Dr Masters dives into the numbers: Mississippi River flood of 2011 sets all-time flow record, but has crested

The great Mississippi River flood of 2011 crested yesterday and today, and the volume of water being pushed toward the Gulf of Mexico is the largest ever recorded on the Mississippi, said Bob Anderson, a spokesman for the Army Corps of Engineers for the Mississippi Valley Division. “It’s never been this high; it’s never had this much water,” he said. “There’s just a tremendous amount of strain on these levees.” The Mississippi crested yesterday at Vicksburg, Mississippi, reaching 57.06′. This exceeded the previous all-time record of 56.2′, set during the great flood of 1927. The river crested at Natchez, Mississippi early this morning, and is now falling. The flood height at Natchez was also the greatest on record–61.91′, nearly three feet higher than the previous record height of 58′, set in 1937.

The flow of the Mississippi River past the Old River Control Structure near Simmesport, Louisiana reached its all-time highest volume on record Thursday, when the flow rate hit 2.3 million cubic feet per second (cfs). The flow of Niagara Falls at normal water levels is 100,000 cfs, so the Mississippi’s flow was 23 times that of Niagara Falls.
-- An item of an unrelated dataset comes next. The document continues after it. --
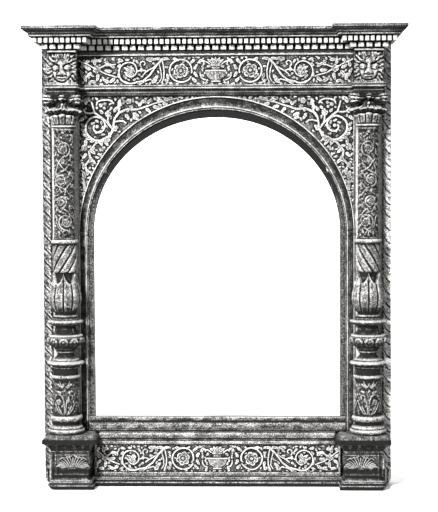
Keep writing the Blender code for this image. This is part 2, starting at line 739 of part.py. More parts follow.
def build_strips():
    """Outer strips with slanting leaf cuts between a plain foot and a plain head."""
    top = Z_UPPER_TEETH - GAP
    low, high = Z_PLINTH, Z_BED
    rows = 2 * int((high - low) / LEAF_PITCH)
    slant = STRIP_W * 0.9
    for side in (1, -1):
        corner = lower_corner()
        levels = [(z, z, 0.0) for z in (CORNER_R, low - slant)]
        for k in range(rows):
            z = low + (high - low) * k / rows
            z_in, z_out = (z, z - slant) if side < 0 else (z - slant, z)
            levels.append((z_in, z_out, STRIP_RELIEF * (k % 2)))
        levels.append((top, top, 0.0))
        points, faces = [], []
        ground = FACE + STRIP_T
        for z_in, z_out, rise in levels:
            points += [at(side * STRIP_IN, ground + rise, z_in), at(side * BODY_HALF, ground + rise, z_out)]
        count = len(levels)
        for k in range(count - 1):
            low_in, low_out = 2 * k, 2 * k + 1
            faces += [[low_in, low_out, low_out + 2], [low_in, low_out + 2, low_in + 2]]
        foot = len(points)
        points += [at(side * x, ground, z) for x, z in corner[:-1]]
        back = len(points)
        points += [at(side * x, FACE, z) for x, z in corner[:-1]]
        points += [at(side * BODY_HALF, FACE, CORNER_R), at(side * BODY_HALF, FACE, top)]
        points += [at(side * STRIP_IN, FACE, top), at(side * STRIP_IN, FACE, CORNER_R)]
        steps = len(corner) - 1
        faces.append([foot + i for i in range(steps)] + [1, 0])
        for i in range(steps - 1):
            faces.append([foot + i, foot + i + 1, back + i + 1, back + i])
        faces.append([foot + steps - 1, 1, back + steps, back + steps - 1])
        faces.append([2 * k + 1 for k in range(count)] + [back + steps + 1, back + steps])
        faces.append([2 * k for k in range(count)] + [back + steps + 2, back + steps + 3])
        faces.append([2 * count - 2, 2 * count - 1, back + steps + 1, back + steps + 2])
        faces.append([foot, 0, back + steps + 3, back])
        faces.append([back + i for i in range(steps + 2)] + [back + steps + 2, back + steps + 3])
        piece("strip_" + side_name(side), points, faces, WOOD_MID)


# Lion masks

def lion(u, v):
    """The height of a lion's mask over its square block, for u and v from -1 to 1."""
    far = math.hypot(u / 0.95, v / 0.98)
    turn = math.atan2(v, u)
    mane = 0.42 * max(0.0, 1 - far ** 4) * (1 + 0.18 * math.cos(12 * turn))
    face = max(0.0, 1 - (u / 0.60) ** 2 - ((v + 0.02) / 0.78) ** 2)
    shape = mane + 0.38 * math.sqrt(face)
    shape += 0.22 * bump(u, v, 0.0, 0.05, 0.17, 0.42)
    for side in (1, -1):
        shape += 0.16 * bump(u, v, 0.28 * side, 0.38, 0.22, 0.14)
        shape -= 0.22 * bump(u, v, 0.29 * side, 0.16, 0.14, 0.10)
        shape += 0.20 * bump(u, v, 0.22 * side, -0.27, 0.22, 0.20)
        shape += 0.30 * bump(u, v, 0.58 * side, 0.66, 0.20, 0.20)
    return shape - 0.45 * bump(u, v, 0.0, -0.56, 0.26, 0.14)


def bump(u, v, cu, cv, wu, wv):
    return math.exp(-(((u - cu) / wu) ** 2) - ((v - cv) / wv) ** 2)


def build_masks():
    columns, rows = 10, 11
    low, high = Z_FRIEZE, Z_BED
    for side in (1, -1):
        points = []
        for j in range(rows + 1):
            for i in range(columns + 1):
                u, v = 2 * i / columns - 1, 2 * j / rows - 1
                inside = 0 < i < columns and 0 < j < rows
                rise = MASK_RELIEF * min(1.0, max(0.0, lion(u, v))) if inside else 0.0
                x = MASK_IN + MASK_W * (u + 1) / 2
                points.append(at(side * x, MASK_F + rise, low + (high - low) * (v + 1) / 2))
        wide = columns + 1
        faces = []
        for j in range(rows):
            for i in range(columns):
                k = j * wide + i
                faces += [[k, k + 1, k + wide + 1], [k, k + wide + 1, k + wide]]
        rim = [i for i in range(columns)] + [j * wide + columns for j in range(rows)]
        rim += [rows * wide + i for i in range(columns, 0, -1)] + [j * wide for j in range(rows, 0, -1)]
        base = len(points)
        corners = ((MASK_IN, low), (BLOCK_OUT, low), (BLOCK_OUT, high), (MASK_IN, high))
        points += [at(side * x, FACE, z) for x, z in corners]
        starts = [0, columns, columns + rows, 2 * columns + rows, len(rim)]
        for k in range(4):
            edge = rim[starts[k]:starts[k + 1]] + [rim[starts[k + 1] % len(rim)]]
            faces.append(edge + [base + (k + 1) % 4, base + k])
        faces.append([base, base + 1, base + 2, base + 3])
        piece("mask_block_" + side_name(side), points, faces, WOOD_MID)


# Columns and capitals

def turned(name, side, rings, trim, colour):
    """A turned solid on the column's axis: rings of (z, radius per step, twist), cut flat behind."""
    sections = []
    for z, radii, twist in rings:
        section = []
        for k, radius in enumerate(radii):
            turn = 2 * math.pi * k / len(radii) + twist
            x = COLUMN_X * side + radius * math.sin(turn)
            section.append(at(x, COLUMN_F + radius * math.cos(turn), z))
        sections.append(section)
    result = loft(name, sections, colour)
    work = bmesh.new()
    work.from_mesh(result.data)
    place = Vector((0.0, HALF_DEPTH - trim, 0.0))
    everything = work.verts[:] + work.edges[:] + work.faces[:]
    back = (0, 1, 0)
    bmesh.ops.bisect_plane(work, geom=everything, dist=1e-6, plane_co=place, plane_no=back, clear_outer=True)
    open_edges = [edge for edge in work.edges if edge.is_boundary]
    bmesh.ops.holes_fill(work, edges=open_edges, sides=0)
    bmesh.ops.recalc_face_normals(work, faces=work.faces)
    work.to_mesh(result.data)
    work.free()
    return result


def column_rings(side):
    """The levels of a column, worked out member by member."""
    total = sum(member[1] for member in COLUMN_MEMBER_SHARES)
    height = COLUMN_H - 2 * GAP
    lobes = np.cos(np.pi * np.arange(TURNING_STEPS))
    z, twist, rings = Z_COLUMN + GAP, 0.0, []
    quarter_turn = -side * math.pi / 2
    for kind, share, foot, middle, head in COLUMN_MEMBER_SHARES:
        rise = height * share / total
        steps, depth = RING_STEPS[kind], CARVING_SHARES.get(kind, 0.0)
        for i in range(steps):
            t = i / (steps - 1)
            radius = foot + (head - foot) * t + (middle - (foot + head) / 2) * 4 * t * (1 - t)
            wave = depth * (math.sin(math.pi * t) if kind == "bulb" else 1.0)
            turn = twist + (quarter_turn * t if kind == "spiral" else 0.0)
            rings.append((z + rise * t, COLUMN_R * radius * (1 - wave * (1 - lobes)), turn))
        if kind == "spiral":
            twist += quarter_turn
        z += rise
    return rings


def capital_rings():
    """The levels of a capital: fluted bell, leaf tips, hollow and four-cornered abacus."""
    steps = np.arange(TURNING_STEPS)
    lobes = np.cos(np.pi * steps)
    corner = np.where(steps % 4 == 2, 1.0, 0.0)
    side = np.where(steps % 4 == 0, 1.0, 0.0)
    shaft = COLUMN_R * COLUMN_MEMBER_SHARES[-1][-1]
    square = ABACUS_HALF * (0.90 + 0.46 * corner + 0.05 * side)
    inner = ABACUS_HALF * (0.70 + 0.44 * corner)
    height = CAPITAL_H - 2 * GAP
    levels = [
        (0.00, shaft * 1.10 + 0 * lobes), (0.00, shaft * 1.30 + 0 * lobes), (0.09, shaft * 1.30 + 0 * lobes),
        (0.10, shaft * (1.12 + 0.04 * lobes)), (0.34, shaft * (1.15 + 0.06 * lobes)),
        (0.53, shaft * (1.50 + 0.24 * lobes)),
        (0.60, shaft * 1.22 + 0 * lobes), (0.72, inner * 0.86), (0.82, square), (1.00, square),
    ]
    return [(Z_CAPITAL + GAP + height * share, radii, 0.0) for share, radii in levels]


def build_columns():
    for side in (1, -1):
        turned("column_" + side_name(side), side, column_rings(side), FACE, WOOD_MID)
        turned("capital_" + side_name(side), side, capital_rings(), STEP_F, WOOD_PALE)


def main():
    clear_scene()
    build_boards()
    build_entablature()
    build_base()
    build_mouldings()
    build_panels()
    build_spandrels()
    build_strips()
    build_masks()
    build_columns()


main()
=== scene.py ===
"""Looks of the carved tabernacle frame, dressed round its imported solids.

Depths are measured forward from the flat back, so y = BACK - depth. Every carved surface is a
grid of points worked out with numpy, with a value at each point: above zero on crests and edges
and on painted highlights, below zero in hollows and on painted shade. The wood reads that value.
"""
import math

import bmesh
import bpy
import numpy as np
from mathutils import Matrix, Vector


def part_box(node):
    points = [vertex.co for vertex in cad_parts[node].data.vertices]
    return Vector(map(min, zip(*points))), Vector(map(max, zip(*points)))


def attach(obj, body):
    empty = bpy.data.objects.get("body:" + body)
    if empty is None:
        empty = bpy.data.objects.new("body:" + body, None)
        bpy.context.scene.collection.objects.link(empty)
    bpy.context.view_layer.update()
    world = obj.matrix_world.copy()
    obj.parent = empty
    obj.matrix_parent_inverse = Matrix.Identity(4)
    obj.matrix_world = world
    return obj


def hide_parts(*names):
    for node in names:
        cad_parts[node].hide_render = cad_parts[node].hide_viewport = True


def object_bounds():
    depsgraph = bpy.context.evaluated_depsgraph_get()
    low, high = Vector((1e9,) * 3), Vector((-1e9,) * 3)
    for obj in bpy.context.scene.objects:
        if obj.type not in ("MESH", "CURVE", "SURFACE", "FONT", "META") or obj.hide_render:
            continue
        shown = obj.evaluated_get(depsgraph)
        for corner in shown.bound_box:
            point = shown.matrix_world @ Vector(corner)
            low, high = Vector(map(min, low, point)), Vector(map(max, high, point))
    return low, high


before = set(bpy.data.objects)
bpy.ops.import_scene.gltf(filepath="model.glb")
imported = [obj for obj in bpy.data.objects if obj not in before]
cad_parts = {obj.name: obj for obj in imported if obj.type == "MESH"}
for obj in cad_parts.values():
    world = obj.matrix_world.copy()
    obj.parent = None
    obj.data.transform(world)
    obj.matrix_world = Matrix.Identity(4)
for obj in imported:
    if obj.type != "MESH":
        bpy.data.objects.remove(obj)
cad_low, cad_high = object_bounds()

MM = 0.001
GAP = 0.3 * MM
BACK = cad_high.y
AXIS_DEPTH = 48 * MM    # the columns' axis
RUN_DEPTH = 30 * MM     # the entablature's front between its blocks
CORNER = 12.9 * MM      # radius of the frame's lower corners


def low_high(node):
    """A node's lowest corner and highest corner as (x, depth, z)."""
    low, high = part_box(node)
    return np.array([low.x, BACK - high.y, low.z]), np.array([high.x, BACK - low.y, high.z])


def pairs(kind):
    """Both nodes of a pair: side (1 right, -1 left), name, lowest corner and highest corner."""
    for side, name in ((1, "_right"), (-1, "_left")):
        yield side, kind + name, *low_high(kind + name)


def board_step():
    """How far forward the parts that stand in front of the boards begin."""
    return low_high("capital_right")[0][1]


# Numbers on grids

def ease(t):
    """A smooth step from 0 to 1."""
    t = np.clip(t, 0.0, 1.0)
    return t * t * (3 - 2 * t)


def bell(t):
    """One where t is 0, falling off smoothly to both sides."""
    return np.exp(-t ** 2)


def noise(u, v, cell, seed):
    """Value noise from -1 to 1: random heights on a lattice, joined by smooth steps."""
    lattice = np.random.default_rng(seed).random((64, 64)) * 2 - 1
    u, v = np.broadcast_arrays(np.asarray(u) / cell, np.asarray(v) / cell)
    iu, iv = np.floor(u).astype(int), np.floor(v).astype(int)
    fu, fv = ease(u - iu), ease(v - iv)
    a, b = lattice[iu % 64, iv % 64], lattice[(iu + 1) % 64, iv % 64]
    c, d = lattice[iu % 64, (iv + 1) % 64], lattice[(iu + 1) % 64, (iv + 1) % 64]
    return (a + (b - a) * fu) * (1 - fv) + (c + (d - c) * fu) * fv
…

Dr Masters noted that South Louisiana has been in drought conditions over this past winter, so the land will be soaking up a lot of the water in the spillways, and the levees are stronger than they were in 1927 when they had been saturated by a wet winter. The current data indicates that opening the Morganza Spillway has lowered the level downstream by 1 to 3 feet.

On the Times-Picayune link they have pictures of sandbagging to protect roads and buildings from back-flow flooding around Morgan City, and the rescue of osprey chicks and eggs in nests that would be flooded.

The flow down the Atchafalaya is making crawfishers happier, as the local water levels, low from the drought, have reduced their harvest, but the shrimpers and crabbers worry that their prey will be flushed out to the Gulf. Along with the wildlife pushed into the Gulf, a lot people hope the flow will help to clean oil that was deposited by the Well from Hell out of the marshes.